Science fiction/fantasy.
Two worlds collide.

Then I come to think something: I'm about to write something that is uncommonly written and read by most teenagers. Before I start it out, I stopped to think. Is it normal to write something as unrealistic as that? Scifi and fantasy are definitely things that are out of our world, while mostly writers these days choose to write stories that relate them to reality. I'm still a teenager myself and I realize the consequence of writing that genre.

It requires an extraordinary imagination and idealism, where my story will take the theme of alternate universe and utopia realms. It requires a lot of researches about certain gadgets I'd like to create, the mechanism, and stuff. But in the other side, I also decided to depend on my imagination and my unrealistic sort-of-lucid dreams I have experienced. Especially, what more not-normal from my upcoming sci/fi fantasy story is, it'll possibly include a war scene.

Something that normal teens won't write, I presume. Besides, I just wanted to check if my sanity still sticks with me here.

I asked my mom about this and she kind of thought that it's not normal for a teenage girl like me to write sort of unrealistic genre.

"Be realistic. You're still a teenager yourself. Write things that relate you to your surrounding."

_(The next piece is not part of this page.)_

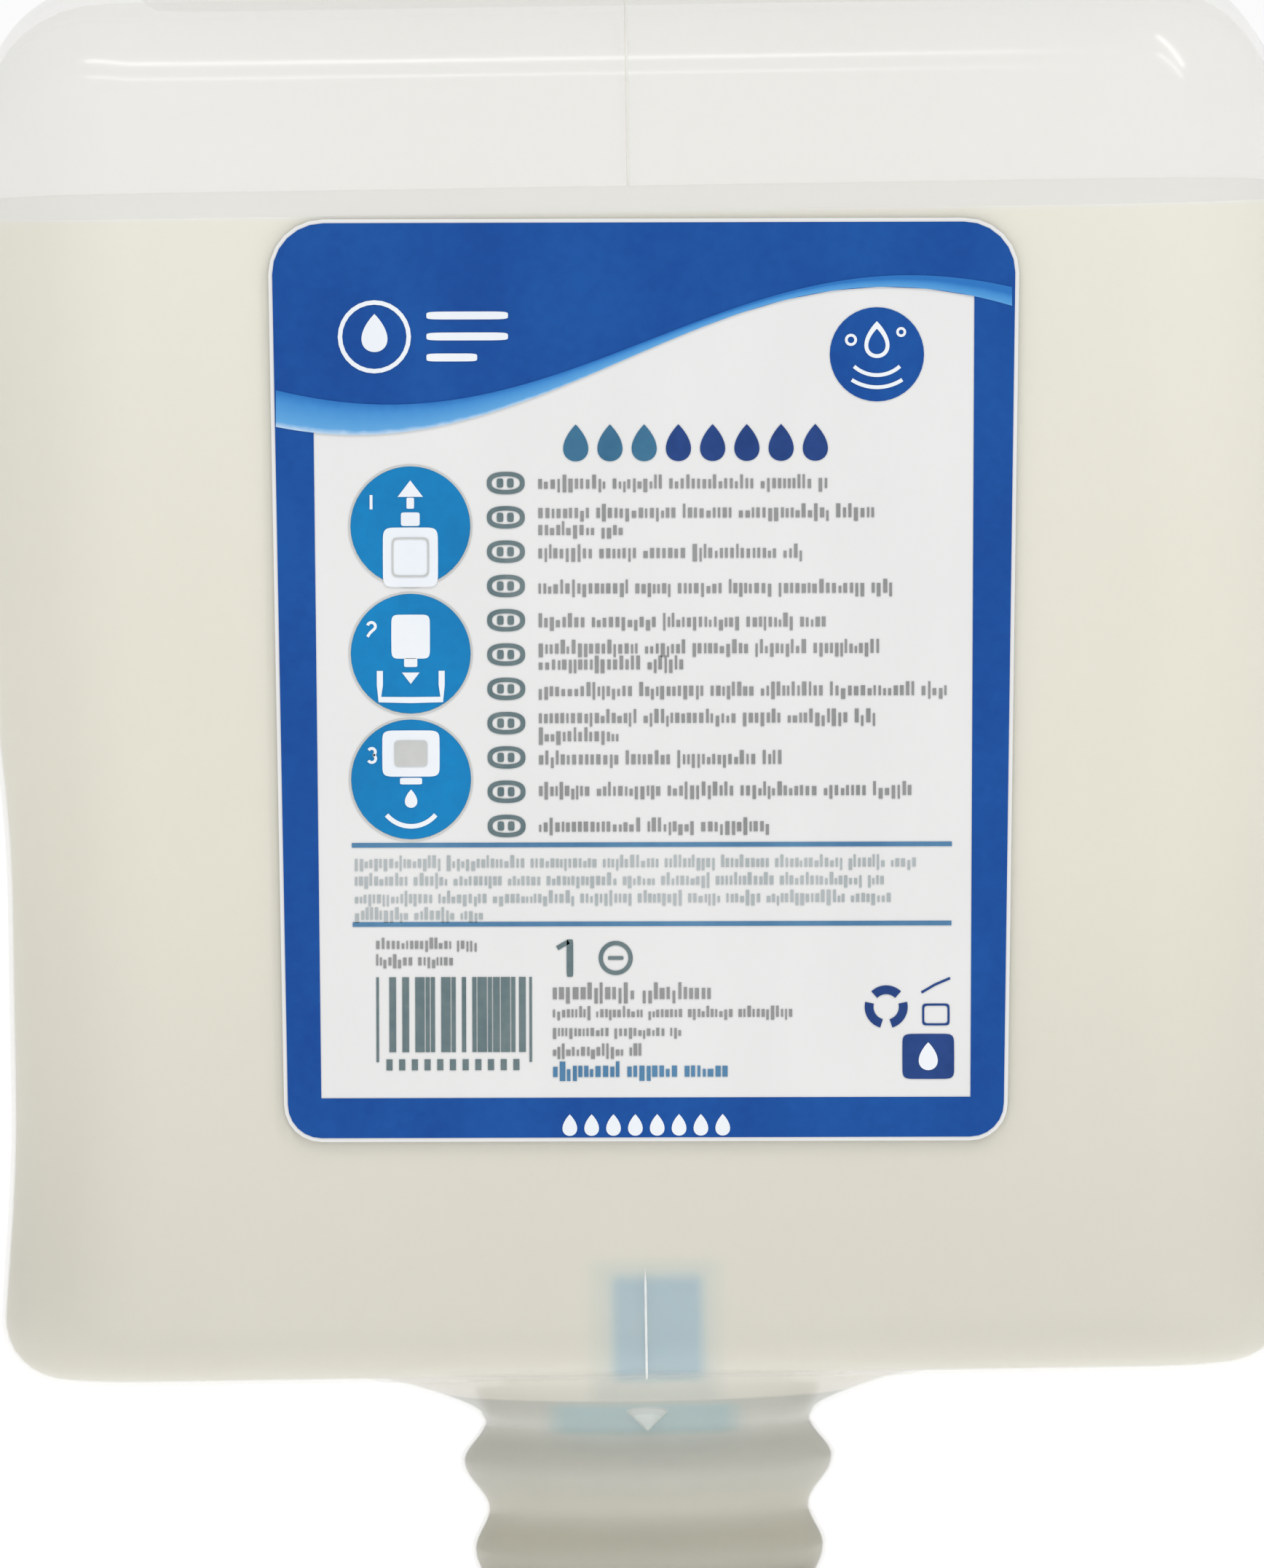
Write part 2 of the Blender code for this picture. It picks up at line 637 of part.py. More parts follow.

I know my mom refers me to romance, but sorry mom, my life is not currently revolving around it. Even I think my love stories are kind of unrealistic. Yes, even my love stories that I wrote wasn't really realistic, stuff like forbidden love or friends-to-couple. But well, I feel like I should get out of the world of romance. I've had enough with it. Thank you, romance. Now I'm going to need a break from you and move out to another realm, the unrealistic one. Someday, I'll get back to you. I know my sci/fi fantasy novel project is going to take a while. I'm working on the plot. Hopefully it'll be done soon so I can write the whole novel :)

All in all everyone has their personal tastes. Maybe my taste is a bit different. I do enjoy reading romance, but sometimes I need a time out of it, like this time.